--- Material provided ---

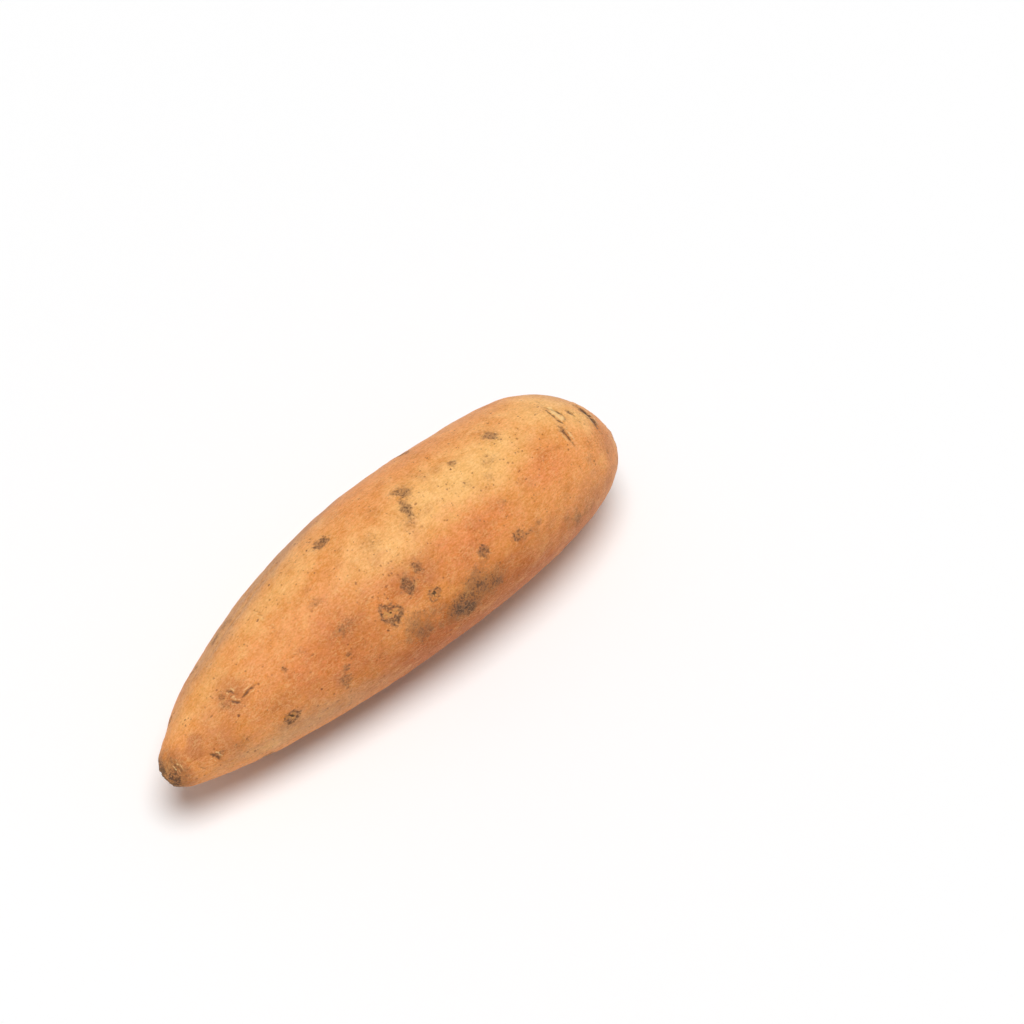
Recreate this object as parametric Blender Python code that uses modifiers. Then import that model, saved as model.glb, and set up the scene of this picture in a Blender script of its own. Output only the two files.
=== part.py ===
"""A whole sweet potato, lying on its belly: one storage root, grown as one piece.

Metres, +Z up. The root lies along X, with its tapered tip at -X and its blunt
stem end at +X. The origin is on the surface that it rests on, under the middle
of its bounding box.
"""

import math
from collections import namedtuple

import bmesh
import bpy
from mathutils import Vector

# Driving dimensions.
LENGTH = 0.200
HALF_WIDTH = 0.0295
HEIGHT_SHARE = 0.95
REST_DEPTH = 0.0007

# The cage that Subdivision Surface rounds off.
CAGE_SIDES = 12
CAGE_LEVELS = 2
# A subdivided ring of n sides draws in to this share of its cage's radius.
RING_SHRINK = (4 + 2 * math.cos(2 * math.pi / CAGE_SIDES)) / 6

# The shallow lobes that run along the root and the fuller shoulder on its back
# upper side. Depths are shares of the ring's radius.
LOBES = 3
LOBE_DEPTH = 0.016
LOBE_TWIST = 1.4 * math.pi
SHOULDER_DEPTH = 0.020
SHOULDER_TURN = math.radians(120)

# One ring of the cage. "along" is a share of LENGTH from the tip, and the rest
# are shares of HALF_WIDTH: the ring's own half width, how far its centre sits
# towards +Y, and how high its underside is above the lowest ring's.
Section = namedtuple("Section", "along girth side belly")
SECTIONS = (
    Section(0.006, 0.15, 0.00, 0.680),
    Section(0.030, 0.25, 0.02, 0.560),
    Section(0.075, 0.37, 0.05, 0.430),
    Section(0.130, 0.54, 0.10, 0.280),
    Section(0.205, 0.71, 0.14, 0.150),
    Section(0.300, 0.85, 0.15, 0.060),
    Section(0.405, 0.97, 0.13, 0.015),
    Section(0.520, 1.03, 0.10, 0.000),
    Section(0.635, 1.02, 0.03, 0.010),
    Section(0.750, 0.98, -0.01, 0.045),
    Section(0.855, 0.90, -0.03, 0.110),
    Section(0.935, 0.69, -0.06, 0.240),
    Section(0.985, 0.36, -0.12, 0.430),
)
# The cage's end points: x is a share of LENGTH, y and z of HALF_WIDTH.
TIP_CENTRE = Vector((-0.002, 0.00, 0.83))
STEM_CENTRE = Vector((1.004, -0.14, 0.74))

# The slab that takes the resting spot off the belly.
SLAB_LENGTH = 1.2 * LENGTH
SLAB_WIDTH = 3 * HALF_WIDTH
SLAB_THICKNESS = 0.010

SKIN_COLOUR = (0.62, 0.29, 0.10, 1.0)
SKIN_ROUGHNESS = 0.62


def clear_scene():
    for obj in list(bpy.data.objects):
        bpy.data.objects.remove(obj, do_unlink=True)


def new_collection(name):
    collection = bpy.data.collections.new(name)
    bpy.context.scene.collection.children.link(collection)
    return collection


def skin_material():
    material = bpy.data.materials.new("sweet_potato_skin")
    material.use_nodes = True
    shader = material.node_tree.nodes["Principled BSDF"]
    shader.inputs["Base Color"].default_value = SKIN_COLOUR
    shader.inputs["Roughness"].default_value = SKIN_ROUGHNESS
    shader.inputs["Metallic"].default_value = 0.0
    material.diffuse_color = SKIN_COLOUR
    return material


def lobing(turn, along):
    """How far the skin stands out at an angle round the root, as a share."""
    lobes = LOBE_DEPTH * math.cos(LOBES * turn + LOBE_TWIST * along)
    shoulder = SHOULDER_DEPTH * math.cos(turn - SHOULDER_TURN)
    fade_at_ends = math.sin(math.pi * along)
    return 1 + (lobes + shoulder) * fade_at_ends


def ring_point(section, turn):
    """A cage vertex: "turn" is its angle round X, from +Y towards +Z."""
    radius = section.girth * HALF_WIDTH / RING_SHRINK * lobing(turn, section.along)
    centre_height = (section.belly + section.girth * HEIGHT_SHARE) * HALF_WIDTH
    return Vector((
        section.along * LENGTH,
        section.side * HALF_WIDTH + radius * math.cos(turn),
        centre_height + radius * HEIGHT_SHARE * math.sin(turn),
    ))


def end_point(centre):
    return Vector((centre.x * LENGTH, centre.y * HALF_WIDTH, centre.z * HALF_WIDTH))


def cage_mesh():
    """A sphere's rings, moved to the root's sections, and its poles to the ends."""
    steps = len(SECTIONS) + 1
    cage = bmesh.new()
    bmesh.ops.create_uvsphere(cage, u_segments=CAGE_SIDES, v_segments=steps, radius=1.0)
    for vertex in cage.verts:
        polar_angle = math.acos(max(-1.0, min(1.0, -vertex.co.z)))
        step = round(polar_angle / math.pi * steps)
        if step == 0:
            vertex.co = end_point(TIP_CENTRE)
        elif step == steps:
            vertex.co = end_point(STEM_CENTRE)
        else:
            turn = math.atan2(vertex.co.y, vertex.co.x)
            vertex.co = ring_point(SECTIONS[step - 1], turn)
    mesh = bpy.data.meshes.new("sweet_potato")
    cage.to_mesh(mesh)
    cage.free()
    mesh.shade_smooth()
    return mesh


def evaluated_box(obj):
    """Lowest and highest corner of the object with its modifiers applied."""
    bpy.context.view_layer.update()
    evaluated = obj.evaluated_get(bpy.context.evaluated_depsgraph_get())
    mesh = evaluated.to_mesh()
    corners = [
        Vector(limit(vertex.co[axis] for vertex in mesh.vertices) for axis in range(3))
        for limit in (min, max)
    ]
    evaluated.to_mesh_clear()
    return corners


def lay_on_floor(obj):
    """Centres the root over the origin, with its belly REST_DEPTH too low."""
    lowest, highest = evaluated_box(obj)
    middle = (lowest + highest) / 2
    shift = Vector((-middle.x, -middle.y, -lowest.z - REST_DEPTH))
    for vertex in obj.data.vertices:
        vertex.co += shift


def rest_cutter(collection):
    """The slab whose top, at the floor, takes the resting spot off the belly."""
    bpy.ops.mesh.primitive_cube_add(size=1.0, location=(0, 0, -SLAB_THICKNESS / 2))
    cutter = bpy.context.object
    cutter.name = "floor_slab"
    cutter.scale = (SLAB_LENGTH, SLAB_WIDTH, SLAB_THICKNESS)
    bpy.context.collection.objects.unlink(cutter)
    collection.objects.link(cutter)
    cutter.hide_render = True
    cutter.display_type = "WIRE"
    return cutter


def build_root(collection, cutters):
    root = bpy.data.objects.new("sweet_potato", cage_mesh())
    collection.objects.link(root)
    root.data.materials.append(skin_material())

    rounding = root.modifiers.new("rounding", "SUBSURF")
    rounding.levels = CAGE_LEVELS
    rounding.render_levels = CAGE_LEVELS
    lay_on_floor(root)

    resting_spot = root.modifiers.new("resting_spot", "BOOLEAN")
    resting_spot.operation = "DIFFERENCE"
    resting_spot.solver = "EXACT"
    resting_spot.object = rest_cutter(cutters)


def main():
    clear_scene()
    build_root(new_collection("sweet_potato"), new_collection("cutters"))


main()
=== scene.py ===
"""The finish of one whole sweet potato: its skin, root scars and corky ends, in a studio.

Metres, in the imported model's frame: the root lies along X, with its tapered tip at -X
and its blunt stem end at +X, and rests on the floor at Z = 0. A place on the skin is
given as a share of the way from tip to stem end, and a turn in degrees round the
root's core, from +Y towards +Z: 0 is its far side, 90 its top, 180 its near side.
"""

import logging
import math
import random
from collections.abc import Iterable, Iterator
from dataclasses import dataclass
from enum import Enum
from typing import Any

import bpy
import numpy as np
from mathutils import Euler, Matrix, Vector, noise
from mathutils.bvhtree import BVHTree


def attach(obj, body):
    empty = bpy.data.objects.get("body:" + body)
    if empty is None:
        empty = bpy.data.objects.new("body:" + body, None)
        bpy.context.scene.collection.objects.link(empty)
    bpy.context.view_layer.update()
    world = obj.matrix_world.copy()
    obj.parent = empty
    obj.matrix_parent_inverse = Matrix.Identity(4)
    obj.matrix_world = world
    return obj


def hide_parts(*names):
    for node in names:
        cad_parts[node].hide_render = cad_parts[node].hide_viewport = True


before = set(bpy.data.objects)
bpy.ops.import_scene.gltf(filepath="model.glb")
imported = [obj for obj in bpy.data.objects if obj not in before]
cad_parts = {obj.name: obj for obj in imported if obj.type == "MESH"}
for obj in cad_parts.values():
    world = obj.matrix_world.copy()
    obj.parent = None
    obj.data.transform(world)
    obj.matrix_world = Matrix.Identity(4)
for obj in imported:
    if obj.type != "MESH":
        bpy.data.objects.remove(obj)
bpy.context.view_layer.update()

MM = 0.001
NOISE_FADE, NOISE_RATIO = 0.7, 2.0
Array = np.ndarray
Socket = bpy.types.NodeSocket
Pair = tuple[float, float]
Colour = tuple[float, float, float, float]
log = logging.getLogger("sweet_potato")


def paint(red: int, green: int, blue: int) -> Colour:
    """Turns a paint chart's colour into the linear colour that shaders take.

    Args:
        red: Amount of red, from 0 to 255.
        green: Amount of green, from 0 to 255.
        blue: Amount of blue, from 0 to 255.

    Returns:
        The opaque linear colour.
    """
    shares = (value / 255 for value in (red, green, blue))
    linear = (s / 12.92 if s <= 0.04045 else ((s + 0.055) / 1.055) ** 2.4 for s in shares)
    return (*linear, 1.0)


def step_up(low: float, high: float, values: Array) -> Array:
    """Rises smoothly from 0 at low to 1 at high.

    Args:
        low: The value up to which it is 0.
        high: The value from which it is 1. Below low, the step falls instead.
        values: The values to map.

    Returns:
        An array of the same shape.
    """
    share = np.clip((values - low) / (high - low), 0, 1)
    return share * share * (3 - 2 * share)


def bell(values: Array, middle: float, width: float) -> Array:
    """Rises smoothly to 1 at middle and falls to about a third at width from it."""
    return np.exp(-(((values - middle) / width) ** 2))


def lumps(
    points: Array, size: float, octaves: int = 1, stretch: float = 1, shift: float = 0
) -> Array:
    """Smooth random values, about -1 to 1, at points in space.

    Args:
        points: Places, as an array whose last axis holds x, y and z.
        size: The distance over which the values change.
        octaves: How many layers, each half the size of the one before, are added.
        stretch: How many times longer the lumps are along x.
        shift: A number that picks another part of the endless pattern.

    Returns:
        An array with one value for each point.
    """
    scaled = points / (size * np.array([stretch, 1, 1])) + shift
    rows = scaled.reshape(-1, 3).tolist()
    values = [noise.fractal(row, NOISE_FADE, NOISE_RATIO, octaves) for row in rows]
    return np.array(values).reshape(points.shape[:-1])


class Tint(Enum):
    """The hues that the skin drifts between, and its painted shade, by the name of their point attribute.
    """

    BLUSH = "blush"
    # Gold is the skin's own yellow tone; its patches along the top are also a painted highlight.
    GOLD_AND_HIGHLIGHT = "gold_and_highlight"
    DULL = "dull"
    # Painted shade: a darker, stronger orange-brown on the low near side and underside, in place of shade
    # and orange bounce light.
    PAINTED_SHADE = "painted_shade"
    DUST = "dust"
    SOIL = "soil"


@dataclass(frozen=True)
class Patch:
    """A soft patch of skin with a tint of its own, or a swelling.

    Lengths are in metres: length along the root and width round it, to the place
    where the patch has faded to about a third. strength is a tint's, about 0 to 1,
    or a swelling's height in metres, which is negative for a hollow.
    """

    along: float
    turn: float
    length: float
    width: float
    strength: float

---

Exercise: Repeat exactly the lines from the one containing "return cutter" to the one containing "obj.data.transform(world)", both lines included, and nothing else.

Exercise response:
    return cutter


def build_root(collection, cutters):
    root = bpy.data.objects.new("sweet_potato", cage_mesh())
    collection.objects.link(root)
    root.data.materials.append(skin_material())

    rounding = root.modifiers.new("rounding", "SUBSURF")
    rounding.levels = CAGE_LEVELS
    rounding.render_levels = CAGE_LEVELS
    lay_on_floor(root)

    resting_spot = root.modifiers.new("resting_spot", "BOOLEAN")
    resting_spot.operation = "DIFFERENCE"
    resting_spot.solver = "EXACT"
    resting_spot.object = rest_cutter(cutters)


def main():
    clear_scene()
    build_root(new_collection("sweet_potato"), new_collection("cutters"))


main()
=== scene.py ===
"""The finish of one whole sweet potato: its skin, root scars and corky ends, in a studio.

Metres, in the imported model's frame: the root lies along X, with its tapered tip at -X
and its blunt stem end at +X, and rests on the floor at Z = 0. A place on the skin is
given as a share of the way from tip to stem end, and a turn in degrees round the
root's core, from +Y towards +Z: 0 is its far side, 90 its top, 180 its near side.
"""

import logging
import math
import random
from collections.abc import Iterable, Iterator
from dataclasses import dataclass
from enum import Enum
from typing import Any

import bpy
import numpy as np
from mathutils import Euler, Matrix, Vector, noise
from mathutils.bvhtree import BVHTree


def attach(obj, body):
    empty = bpy.data.objects.get("body:" + body)
    if empty is None:
        empty = bpy.data.objects.new("body:" + body, None)
        bpy.context.scene.collection.objects.link(empty)
    bpy.context.view_layer.update()
    world = obj.matrix_world.copy()
    obj.parent = empty
    obj.matrix_parent_inverse = Matrix.Identity(4)
    obj.matrix_world = world
    return obj


def hide_parts(*names):
    for node in names:
        cad_parts[node].hide_render = cad_parts[node].hide_viewport = True


before = set(bpy.data.objects)
bpy.ops.import_scene.gltf(filepath="model.glb")
imported = [obj for obj in bpy.data.objects if obj not in before]
cad_parts = {obj.name: obj for obj in imported if obj.type == "MESH"}
for obj in cad_parts.values():
    world = obj.matrix_world.copy()
    obj.parent = None
    obj.data.transform(world)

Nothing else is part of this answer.